We have an opportunity to re-stitch some of the professional fabric we have so determinedly unravelled and rise to the challenges of the 2020s, writes Eleanor Jolliffe
The last couple of centuries of our profession have been marked by a fear of losing “territory”; fear of diversity of practice; fear that if we hold our professional definition loosely we shall lose it altogether.
This pursuit of purity, and restriction of definition of what an architect is, does not make for a glorious history. However, now there is an opportunity to re-stitch some of the professional fabric we have so determinedly unravelled.
In 1791 a group of architects met at The Thatched House Tavern in London to create The Architect’s Club. It was the beginning of our route to “professionalisation” and, for all that it was formed in the ideals of raised professional standards and protecting clients, it also sought protectionist and exclusive definitions to shelter these architects from the growth of the industrial revolution and imperial expansion. It ended up mostly as an exclusive dining club, but the era spawned many others like it.
The RIBA was intended as the force that would professionalise and formalise the profession of architecture
In 1834, after a scandalous, petty and embarrassing tussle between the Institute for Architects and the Society for Architects and Surveyors largely centred around distancing architects from builders, the RIBA was formed (though the royal charter did not come until 1837). It was intended as the force that would professionalise and formalise the profession of architecture.

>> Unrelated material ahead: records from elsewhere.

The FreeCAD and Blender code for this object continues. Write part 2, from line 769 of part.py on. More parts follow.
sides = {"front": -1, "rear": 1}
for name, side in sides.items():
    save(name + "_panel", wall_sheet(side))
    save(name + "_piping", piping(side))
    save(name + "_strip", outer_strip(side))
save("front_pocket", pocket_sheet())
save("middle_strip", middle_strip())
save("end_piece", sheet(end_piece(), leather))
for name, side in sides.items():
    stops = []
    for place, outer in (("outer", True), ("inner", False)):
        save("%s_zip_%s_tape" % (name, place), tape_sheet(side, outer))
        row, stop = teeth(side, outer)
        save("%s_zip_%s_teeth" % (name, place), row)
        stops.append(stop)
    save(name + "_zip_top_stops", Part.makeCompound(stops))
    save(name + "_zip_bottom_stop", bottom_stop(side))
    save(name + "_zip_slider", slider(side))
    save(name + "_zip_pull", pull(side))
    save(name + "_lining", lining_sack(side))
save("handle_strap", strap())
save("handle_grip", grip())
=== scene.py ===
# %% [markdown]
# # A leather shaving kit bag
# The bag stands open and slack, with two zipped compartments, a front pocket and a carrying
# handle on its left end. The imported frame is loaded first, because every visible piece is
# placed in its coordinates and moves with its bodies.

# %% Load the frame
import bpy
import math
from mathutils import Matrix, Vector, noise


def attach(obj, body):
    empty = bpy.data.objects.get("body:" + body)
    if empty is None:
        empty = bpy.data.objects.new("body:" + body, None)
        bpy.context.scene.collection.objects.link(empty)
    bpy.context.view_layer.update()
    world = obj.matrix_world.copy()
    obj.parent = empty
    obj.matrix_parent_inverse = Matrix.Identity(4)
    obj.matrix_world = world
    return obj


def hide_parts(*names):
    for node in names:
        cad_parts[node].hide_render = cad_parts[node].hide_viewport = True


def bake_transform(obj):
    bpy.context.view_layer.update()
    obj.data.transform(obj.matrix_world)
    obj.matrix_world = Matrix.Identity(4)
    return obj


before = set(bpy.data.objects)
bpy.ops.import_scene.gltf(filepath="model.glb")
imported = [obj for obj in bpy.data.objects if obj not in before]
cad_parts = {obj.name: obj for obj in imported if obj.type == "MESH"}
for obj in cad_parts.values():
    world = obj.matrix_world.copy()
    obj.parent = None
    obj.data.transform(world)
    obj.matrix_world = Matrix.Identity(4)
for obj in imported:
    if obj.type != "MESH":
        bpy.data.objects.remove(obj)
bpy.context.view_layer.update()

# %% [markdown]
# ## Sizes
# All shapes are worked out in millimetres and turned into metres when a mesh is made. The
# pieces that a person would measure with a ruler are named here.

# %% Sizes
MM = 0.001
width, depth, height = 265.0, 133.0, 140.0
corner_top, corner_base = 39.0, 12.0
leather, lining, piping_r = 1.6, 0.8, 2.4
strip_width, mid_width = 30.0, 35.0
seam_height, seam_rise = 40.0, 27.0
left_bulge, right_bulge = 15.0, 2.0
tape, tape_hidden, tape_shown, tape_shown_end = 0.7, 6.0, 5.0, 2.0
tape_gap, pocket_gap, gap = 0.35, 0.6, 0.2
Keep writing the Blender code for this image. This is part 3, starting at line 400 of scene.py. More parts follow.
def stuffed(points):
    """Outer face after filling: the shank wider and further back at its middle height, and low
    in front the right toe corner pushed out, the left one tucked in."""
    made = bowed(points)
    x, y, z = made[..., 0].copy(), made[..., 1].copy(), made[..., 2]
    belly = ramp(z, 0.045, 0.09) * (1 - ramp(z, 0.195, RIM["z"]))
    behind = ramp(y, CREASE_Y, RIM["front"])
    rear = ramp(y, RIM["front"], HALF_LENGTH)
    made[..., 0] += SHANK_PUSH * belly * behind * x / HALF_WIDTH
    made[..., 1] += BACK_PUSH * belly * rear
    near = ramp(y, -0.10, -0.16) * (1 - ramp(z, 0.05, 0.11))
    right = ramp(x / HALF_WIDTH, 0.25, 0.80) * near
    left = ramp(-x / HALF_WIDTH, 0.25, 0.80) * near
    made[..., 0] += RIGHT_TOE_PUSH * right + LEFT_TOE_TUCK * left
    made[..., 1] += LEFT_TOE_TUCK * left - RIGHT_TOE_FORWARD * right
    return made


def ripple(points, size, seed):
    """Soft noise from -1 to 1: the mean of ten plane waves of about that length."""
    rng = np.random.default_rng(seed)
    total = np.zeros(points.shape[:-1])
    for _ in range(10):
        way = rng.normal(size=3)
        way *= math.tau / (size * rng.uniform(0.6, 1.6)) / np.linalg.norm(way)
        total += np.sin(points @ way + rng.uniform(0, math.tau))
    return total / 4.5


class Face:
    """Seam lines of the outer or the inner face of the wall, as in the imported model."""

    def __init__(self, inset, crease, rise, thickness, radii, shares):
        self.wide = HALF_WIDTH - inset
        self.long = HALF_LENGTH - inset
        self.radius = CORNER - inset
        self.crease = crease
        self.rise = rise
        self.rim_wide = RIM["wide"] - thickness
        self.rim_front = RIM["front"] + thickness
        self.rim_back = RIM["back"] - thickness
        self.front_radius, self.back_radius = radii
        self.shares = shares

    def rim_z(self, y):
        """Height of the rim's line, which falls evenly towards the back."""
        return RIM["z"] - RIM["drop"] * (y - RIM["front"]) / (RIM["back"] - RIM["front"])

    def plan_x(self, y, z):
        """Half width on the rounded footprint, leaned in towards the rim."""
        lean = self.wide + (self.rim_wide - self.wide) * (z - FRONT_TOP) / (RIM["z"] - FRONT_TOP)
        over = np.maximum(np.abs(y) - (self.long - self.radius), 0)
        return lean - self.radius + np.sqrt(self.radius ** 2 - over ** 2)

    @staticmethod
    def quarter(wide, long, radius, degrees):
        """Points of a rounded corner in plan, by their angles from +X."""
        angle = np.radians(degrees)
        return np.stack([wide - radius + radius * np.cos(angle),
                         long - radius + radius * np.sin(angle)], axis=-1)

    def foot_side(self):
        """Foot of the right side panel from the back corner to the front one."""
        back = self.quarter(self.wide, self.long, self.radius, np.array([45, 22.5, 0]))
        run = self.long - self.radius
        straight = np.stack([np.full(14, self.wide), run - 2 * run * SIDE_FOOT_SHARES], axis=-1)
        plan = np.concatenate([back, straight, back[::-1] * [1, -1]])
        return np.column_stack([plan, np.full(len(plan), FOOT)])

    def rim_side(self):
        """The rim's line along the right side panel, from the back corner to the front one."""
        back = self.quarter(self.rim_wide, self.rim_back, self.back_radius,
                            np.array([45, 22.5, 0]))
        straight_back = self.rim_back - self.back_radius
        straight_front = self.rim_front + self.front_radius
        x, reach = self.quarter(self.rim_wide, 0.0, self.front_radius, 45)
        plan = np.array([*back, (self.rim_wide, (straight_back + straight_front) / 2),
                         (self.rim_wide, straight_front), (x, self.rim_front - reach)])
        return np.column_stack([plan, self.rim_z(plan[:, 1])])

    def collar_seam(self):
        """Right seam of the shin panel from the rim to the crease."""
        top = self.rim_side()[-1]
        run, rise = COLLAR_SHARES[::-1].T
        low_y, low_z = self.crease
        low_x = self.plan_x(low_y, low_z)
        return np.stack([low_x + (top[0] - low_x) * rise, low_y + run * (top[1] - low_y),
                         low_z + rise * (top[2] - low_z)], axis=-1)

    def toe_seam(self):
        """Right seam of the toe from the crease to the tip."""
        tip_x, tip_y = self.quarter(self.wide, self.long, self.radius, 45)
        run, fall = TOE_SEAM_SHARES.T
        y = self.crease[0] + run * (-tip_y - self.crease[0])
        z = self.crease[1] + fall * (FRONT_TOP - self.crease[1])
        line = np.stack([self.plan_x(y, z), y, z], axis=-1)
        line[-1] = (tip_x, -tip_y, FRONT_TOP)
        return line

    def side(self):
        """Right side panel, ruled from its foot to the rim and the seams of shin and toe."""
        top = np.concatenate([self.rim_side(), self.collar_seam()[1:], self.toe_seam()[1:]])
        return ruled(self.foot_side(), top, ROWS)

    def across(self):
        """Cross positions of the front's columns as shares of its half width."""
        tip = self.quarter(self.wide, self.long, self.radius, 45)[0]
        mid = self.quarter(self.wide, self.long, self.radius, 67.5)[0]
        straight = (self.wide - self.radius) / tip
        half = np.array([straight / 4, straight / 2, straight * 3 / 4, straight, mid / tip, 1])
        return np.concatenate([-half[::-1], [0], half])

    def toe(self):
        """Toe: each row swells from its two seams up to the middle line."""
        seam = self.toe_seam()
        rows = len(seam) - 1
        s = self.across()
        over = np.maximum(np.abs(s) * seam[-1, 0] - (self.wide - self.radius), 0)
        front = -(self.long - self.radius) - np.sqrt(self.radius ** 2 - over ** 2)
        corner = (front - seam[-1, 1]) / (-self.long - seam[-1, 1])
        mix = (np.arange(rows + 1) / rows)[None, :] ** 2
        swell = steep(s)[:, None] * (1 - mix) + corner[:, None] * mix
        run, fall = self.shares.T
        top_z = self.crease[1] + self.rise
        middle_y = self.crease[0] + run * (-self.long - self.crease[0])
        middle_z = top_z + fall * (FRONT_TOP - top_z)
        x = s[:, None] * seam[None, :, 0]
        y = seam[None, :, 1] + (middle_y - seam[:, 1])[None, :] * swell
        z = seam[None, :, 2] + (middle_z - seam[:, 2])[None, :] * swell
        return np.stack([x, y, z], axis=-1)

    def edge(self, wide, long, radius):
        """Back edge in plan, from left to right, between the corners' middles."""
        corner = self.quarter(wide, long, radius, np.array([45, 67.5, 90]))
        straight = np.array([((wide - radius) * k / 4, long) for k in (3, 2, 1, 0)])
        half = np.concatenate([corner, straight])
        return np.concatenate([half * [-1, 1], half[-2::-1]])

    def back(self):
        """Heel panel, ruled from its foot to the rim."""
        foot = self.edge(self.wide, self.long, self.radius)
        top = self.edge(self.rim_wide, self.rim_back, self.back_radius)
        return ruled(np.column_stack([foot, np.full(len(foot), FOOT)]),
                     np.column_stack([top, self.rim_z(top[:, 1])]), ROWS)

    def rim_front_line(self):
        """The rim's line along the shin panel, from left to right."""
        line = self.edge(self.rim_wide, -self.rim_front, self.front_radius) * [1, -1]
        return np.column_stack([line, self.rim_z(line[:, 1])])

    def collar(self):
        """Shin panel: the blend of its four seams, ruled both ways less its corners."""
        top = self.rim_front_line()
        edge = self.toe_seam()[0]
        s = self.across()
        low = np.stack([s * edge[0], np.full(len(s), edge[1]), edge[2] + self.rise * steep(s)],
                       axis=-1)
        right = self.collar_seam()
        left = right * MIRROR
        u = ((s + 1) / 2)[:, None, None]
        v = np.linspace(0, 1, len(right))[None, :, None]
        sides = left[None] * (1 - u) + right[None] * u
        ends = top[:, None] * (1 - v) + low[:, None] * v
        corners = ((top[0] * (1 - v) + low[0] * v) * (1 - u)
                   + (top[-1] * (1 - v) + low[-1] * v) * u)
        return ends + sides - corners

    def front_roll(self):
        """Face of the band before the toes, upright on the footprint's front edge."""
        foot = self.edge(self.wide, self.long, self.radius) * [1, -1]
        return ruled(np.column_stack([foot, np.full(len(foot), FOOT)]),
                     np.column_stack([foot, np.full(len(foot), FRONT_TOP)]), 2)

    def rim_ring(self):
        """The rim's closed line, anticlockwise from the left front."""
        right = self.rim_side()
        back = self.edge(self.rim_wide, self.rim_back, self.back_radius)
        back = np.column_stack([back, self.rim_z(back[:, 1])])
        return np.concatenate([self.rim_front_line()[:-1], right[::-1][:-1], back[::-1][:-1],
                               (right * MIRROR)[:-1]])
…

From its earliest days it sought to raise competence, formalise the educational route, police architectural competitions and, perhaps most crucially to its founder members, be the gatekeepers of the profession – limiting access to those they considered worthy.
In 1958, post world wars and with empire all but over, the profession reacted again to a changing world with an educational conference that would make access to architectural education purely the preserve of the academically gifted, creating a secondary technician route for those with more technical skills and lower academic qualifications.
They cleaved the profession in half, trying to protect what they saw as the essential intellectual role of the architect for those they considered to be of suitably high calibre.
The decades of work to protect and closely define architects looked like it was working. In the late 1950s and through the 1960s architects were in what many consider to have been a golden age, with publicly employed architects enacting utopian ideals and rebuilding bomb-damaged cities; enjoying a level of power, influence and autonomy all but unrivalled in the profession’s UK history.
Architects became lumped in with the unscrupulous and faceless government departments and developers at the centre of some of the larger scandals of the 1970s
However, the questionable wisdom of architects working largely remote from builders’ end users and increasingly distanced from technical skills soon came to an inevitable conclusion, with technical failures and corruption seeing a backlash against public building programmes and architectural styles.
Architects became lumped in with the unscrupulous and faceless government departments and developers at the centre of some of the larger scandals of the 1970s. By the early 1990s, with reduced public building need, it was all too easy to privatise architectural services with little public dissent.
Since the 1990s the professional press and opinion has loudly critiqued the power that it has lost, all the while sub-contracting out skills and services that had been the traditional preserve of the architect to a small army of consultants. All the talent and knowledge that gave architects their leading role on site in the distant past is largely no longer taught in architectural schools.
Very few architects could take up a chisel as the medieval master masons (the architects of their day) could do. Very few architects do any of their own engineering or material calculations. Few of us even chose to undertake the principal designer role under CDM – though RIBA saw this as a huge potential growth area for fees when it was introduced.
We have given away our own territory and contracted out our own skills – all the while seeking a purity of definition for “architect” that never existed in the first place
We have given away our own territory and contracted out our own skills – all the while seeking a purity of definition for “architect” that never existed in the first place. The ancient Greeks so respected their polymath skilled architects that the term “to architect” was used by both Plato and Aristotle to denote an application of great knowledge in practical ways for the common good.
Our modern definition – “a person who designs buildings and in many cases also supervises their construction” (Oxford Languages) – is so tight that we are strangling ourselves.
The ARB is currently conducting a review and potential overhaul of architectural education; the government is reconsidering the regulation of the architectural sector in line with the upcoming Building Safety Bill, and we are facing a climate emergency and redefinition of our global relationships as a result of Brexit. We could let this pass in calls for further exclusivity, protection of function or for “regaining territory”.
However, if I had any say in this, and – to be clear – I don’t, I would use this moment to call for an expansion of the architect’s basic skills, a greater diversity of definitions of practice, greater technical and construction knowledge and less exclusivity in educational routes.
Our historic calls for purity and restricted access have weakened us. I would call for an embrace of the diversity of knowledge that our forebears were so intimidated by, and for architects to rise to the challenges of the 2020s.
I would probably regret it when I realise how many more skills I have to learn, how much work I have to do to rise to this higher bar. But I imagine my clients and the end users of my buildings will not.